Trio
- Author: William Boyd
- Cover artist: Elliott Erwitt (top) Grey Villet (bottom)
- Language: English
- Publisher: Viking Books
- Publication place: United Kingdom
- Preceded by: Love is Blind (2018)
- Followed by: The Romantic (2022)

= Trio (novel) =

2020 novel authored by William Boyd

Trio is a 2020 novel authored by William Boyd. Set primarily in Brighton, UK, in 1968, the trio of Boyd's title follows the lives of: Elfrida Wing, an alcoholic writer interested in the suicide of Virginia Woolf in Rodmell; Talbot Kydd, a closeted film producer; and Anny Viklund, an American actress who is having a secret affair with her co-star.

==Plot==
The three characters are intertwined, the main narrative being the shooting in Brighton of a film produced by Kydd, starring Viklund and directed by Wing's husband. Viklund's ex-husband, a radical bomber then appears, having escaped from prison and demanding money from her. The FBI make contact with Viklund who then flees to Paris in the middle of the film. Kydd finds her and tries to convince her to complete the film. Meanwhile, Wing unsuccessfully attempts to mimic Woolf's suicide and so retreats to a rehab staffed by nuns.

==Reception==
Edward Docx, in The Guardian, said: "This is a book about the absurd business of film-making, the desperate business of writing a novel and the ludicrous business of acting – and it’s superbly wry and wise and funny and truthful on all three subjects. But, beneath that, it’s really a novel about the correspondences between the inner and the outer lives of human beings: a novel, in other words, about identity" but Docx feels that Boyd "could have taken more risks in this book. I wanted him to deploy his formal talents to scream something, howl something, to weigh in. What was missing was madness, rage, despair, something existentially incandescent – whatever Boyd’s version of that might be."

The New York Times reviewer James Lasdun also wanted more danger: "the narrative rapidly generates a prodigious quantity of subplots, each adding its own pressure to the general sense of impending disaster...More than just a clever authorial performance, the structure underpins a sustained preoccupation with the tension between fate and chance, art and accident, script and improvisation. For every turn of events, the story ingeniously suggests a multitude of other outcomes that might have occurred instead. By sheer luck, two of the titular trio survive close brushes with death, and find redemption. The third doesn’t, but just as easily might have. A sense of the fluky contingency of life lingers disquietingly...It seems churlish to wish — though I did — that the mission had been a touch more dangerous.
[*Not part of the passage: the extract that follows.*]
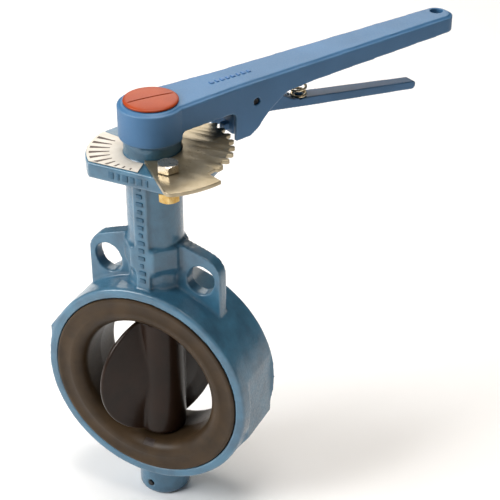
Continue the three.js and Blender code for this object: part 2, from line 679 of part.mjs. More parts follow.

In The Washington Post, Ellen Akins wrote: "in the faraway, louche land of Brighton ("the Las Vegas of England," as one of the book's characters observes). There, everyone's a writer or director, an actor or photographer, or a bit of each, and the plight of a radical bomber can be played for laughs or pathos or a simple reminder that there really was something occasionally deadly happening in 1968 despite all the blinding sun and arc lights shining on Brighton Beach while characters of all sexual persuasions were thrilling to the timeworn pleasure of adultery and the new freedoms afforded by the lifting of inhibitions as well as age-old decency laws. Still, for all its brio, "Trio" hits some serious notes. It has a whiff of the ambivalent Graham Greene about it."

Allan Massie, writing in The Scotsman, praised the novel: "Here he has set himself the task of exploring three lives linked only by fortuitous circumstances while including them in a coherent narrative. It is a juggling act and he doesn’t drop a single ball. Trio is, as I say, a comic novel but one which is rich enough to admit sadness. There is exuberant comedy in, for instance, a ludicrous party given by a falsely-Falstaffian 'Great Actor', but there is also pain, misery, perplexity and grief. Boyd moves from one register to another without striking a false note. His sympathy for his characters is rooted in the recognition that most of us know ourselves imperfectly and seek to keep even this imperfect knowledge from others."